**SUPPLIED DATA**.
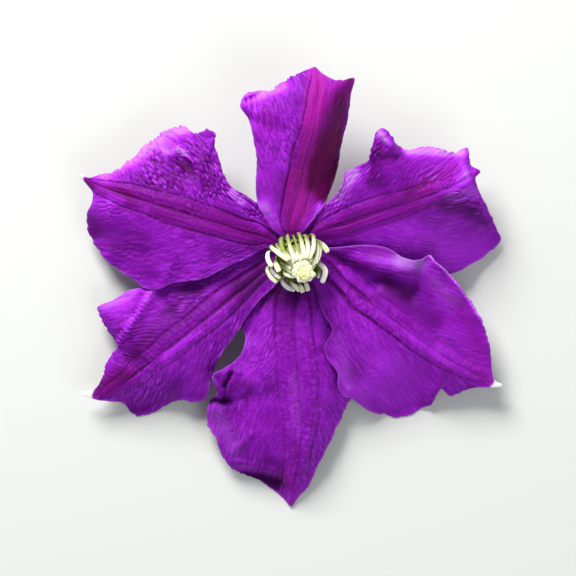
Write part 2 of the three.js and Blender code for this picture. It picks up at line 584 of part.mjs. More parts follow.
let stamens = solidOf(collarGeometry());
WHORLS.forEach((whorl, seed) => {
  for (let i = 0; i < whorl.count; i++) stamens = stamens.add(solidOf(whorlStamen(whorl, seed + 1, i)));
});
for (const places of OUTER_STAMENS) stamens = stamens.add(solidOf(outerStamen(places)));
addMesh("stamens", geometryOf(stamens), CREAM, boss);

// Styles: a tuft on a short column, its tips turned outwards over the stamens. The side that the boss leans
// to stands higher, which turns the face of the tuft up.
const COLUMN = [[0, 1.4], [1.5, 1.4], [1.5, 5], [1.3, 7], [0, 7.6]];
const STYLE_RINGS = [
  { count: 5, root: 0.5, tip: 1.2, height: 15.4 },
  { count: 9, root: 1.05, tip: 3.2, height: 14.8 },
];
const STYLE_RISE = 0.35; // how far a tip is raised for each millimetre that it stands out on that side
const STYLE_HALF_WIDTHS = [0.44, 0.44, 0.5, 0.85, 0.6];
const STYLE_HALF_THICKNESSES = [0.44, 0.44, 0.46, 0.6, 0.44];

function styleGeometry(ring, number) {
  const angle = ((2 * Math.PI) / ring.count) * number + 0.2 * draw(ring.count * 30 + number);
  const height = ring.height + 0.3 * draw(ring.count * 60 + number);
  const rise = STYLE_RISE * ring.tip * Math.cos(angle - LEAN_TOWARDS);
  const points = [
    inBoss(ring.root, angle, 5),
    inBoss(ring.root * 1.1, angle, 9),
    inBoss(ring.root * 1.4, angle, height - 2.2 + 0.5 * rise),
    inBoss(0.6 * ring.tip + 0.3 * ring.root, angle, height - 0.5 + 0.8 * rise),
    inBoss(ring.tip, angle, height - 0.25 * ring.tip + 0.5 + rise),
  ];
  const flat = new THREE.Vector3(-Math.sin(angle), Math.cos(angle), 0);
  return strandGeometry(points, STYLE_HALF_WIDTHS, STYLE_HALF_THICKNESSES, 4, flat);
}

const column = COLUMN.map(([radius, height]) => new THREE.Vector2(radius, height));
let styles = solidOf(new THREE.LatheGeometry(column, 12).rotateX(Math.PI / 2));
for (const ring of STYLE_RINGS)
  for (let i = 0; i < ring.count; i++) styles = styles.add(solidOf(styleGeometry(ring, i)));
addMesh("styles", geometryOf(styles), YELLOW, boss);

export default flower;
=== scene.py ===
# A large-flowered clematis bloom, as picked: six broad violet sepals, a boss of cream stamens round a tuft of
# styles, and a short stalk. Lengths are in millimetres and turned into metres where a mesh is made.
import math

import bpy
import numpy as np
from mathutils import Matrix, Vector


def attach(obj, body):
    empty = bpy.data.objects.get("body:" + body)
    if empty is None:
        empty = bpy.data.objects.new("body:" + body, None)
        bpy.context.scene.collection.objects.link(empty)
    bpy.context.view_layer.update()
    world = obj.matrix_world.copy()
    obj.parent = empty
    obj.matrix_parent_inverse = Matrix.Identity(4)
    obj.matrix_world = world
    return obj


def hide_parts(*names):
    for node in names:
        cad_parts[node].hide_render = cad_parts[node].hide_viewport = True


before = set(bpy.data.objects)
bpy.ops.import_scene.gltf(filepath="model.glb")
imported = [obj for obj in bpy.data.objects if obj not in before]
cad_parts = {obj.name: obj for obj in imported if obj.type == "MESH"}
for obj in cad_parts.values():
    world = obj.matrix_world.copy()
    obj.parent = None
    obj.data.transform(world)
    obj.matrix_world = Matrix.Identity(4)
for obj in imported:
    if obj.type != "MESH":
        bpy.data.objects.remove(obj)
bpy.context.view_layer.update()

MM = 0.001

# Driving dimensions, shared with the solids
FLOWER_AXIS = np.array([0.8, 11.3, 0.0])  # where the sepals meet, seen from above
FOOT_HEIGHT = 14.0
LEAN = math.radians(31)
LEAN_TOWARDS = math.radians(-67)
RING_RADIUS = 4.2
FOOT_SPREAD = 24.0
TIP_HALF_WIDTH = 0.45
BAR_HALF_WIDTH = 4.3
BAR_COLUMNS = 0.3  # the share of a half's columns that the bar takes
BAR_WIDEST_SHARE = 0.45
RIB_HEIGHT = 0.35
FRILL_HEIGHT = 0.45
FRILL_WAVES = 9
CALM_REACH = 9.0
CROWN_KNOTS = [0, 0.2, 0.4, 0.6, 0.8, 1]
ACROSS_KNOTS = [-1, -0.5, 0, 0.5, 1]

# Dimensions of the finer pieces
SEPAL_THICKNESS = 0.45
RIM_ROUNDING = 0.3
ROW_COUNT = 236
COLUMN_COUNT = 60
HALVES_APART = 100  # keeps the pattern of one half from showing up in the other
SIDE_VEIN_BEND = 0.02
PUCKER_WIDTH = 1.6
PUCKER_START = 1.5  # how far past the bar the puckers have their full height
FURROW_REACH = 22.0
VEIN_WIDTH = 0.26
VEIN_DEPTH = 0.3
FAINT_VEINS = [0.36, 0.68]  # their places, as shares of the bar's half width
FAINT_VEIN_WIDTH = 0.2
BAR_FADE = 9.0
BEAD_PITCH = 1.3
TOOTH_REACH = 0.9
WAVE_REACH = 2.2
CLEARANCE = 0.05  # about the least height of the underside over the surface
CLEARANCE_EASE = 0.25

CENTRE = np.array([0.0, 0.0, FOOT_HEIGHT])
AXIS = np.array([
    math.sin(LEAN) * math.cos(LEAN_TOWARDS),
    math.sin(LEAN) * math.sin(LEAN_TOWARDS),
    math.cos(LEAN),
])
BOSS_TURN = np.array(Vector((0, 0, 1)).rotation_difference(Vector(AXIS)).to_matrix())
HASH_SIZE = 43758.5453  # spreads a sine's digits, so that those past the point look drawn at random
SCATTER = 0.4  # how far the places of cells lie off the middles of a unit grid's squares
FAR = 9.0


def unit(vectors):
    """Vectors scaled to length 1."""
    return vectors / np.maximum(np.linalg.norm(vectors, axis=-1, keepdims=True), 1e-9)


def share(values):
    """Values held between 0 and 1."""
    return np.clip(values, 0, 1)


def bell(distance, width):
    """1 at no distance, falling away smoothly within a few widths."""
    return np.exp(-((distance / width) ** 2))


def from_boss(points):
    """Points of the boss's own frame, with +Z up the flower's axis, in the flower's frame."""
    return np.asarray(points) @ BOSS_TURN.T + CENTRE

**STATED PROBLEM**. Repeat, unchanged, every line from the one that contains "from mathutils import Matrix, Vector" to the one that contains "in imported if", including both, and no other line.

**FULL OUTPUT**.
from mathutils import Matrix, Vector


def attach(obj, body):
    empty = bpy.data.objects.get("body:" + body)
    if empty is None:
        empty = bpy.data.objects.new("body:" + body, None)
        bpy.context.scene.collection.objects.link(empty)
    bpy.context.view_layer.update()
    world = obj.matrix_world.copy()
    obj.parent = empty
    obj.matrix_parent_inverse = Matrix.Identity(4)
    obj.matrix_world = world
    return obj


def hide_parts(*names):
    for node in names:
        cad_parts[node].hide_render = cad_parts[node].hide_viewport = True


before = set(bpy.data.objects)
bpy.ops.import_scene.gltf(filepath="model.glb")
imported = [obj for obj in bpy.data.objects if obj not in before]
cad_parts = {obj.name: obj for obj in imported if obj.type == "MESH"}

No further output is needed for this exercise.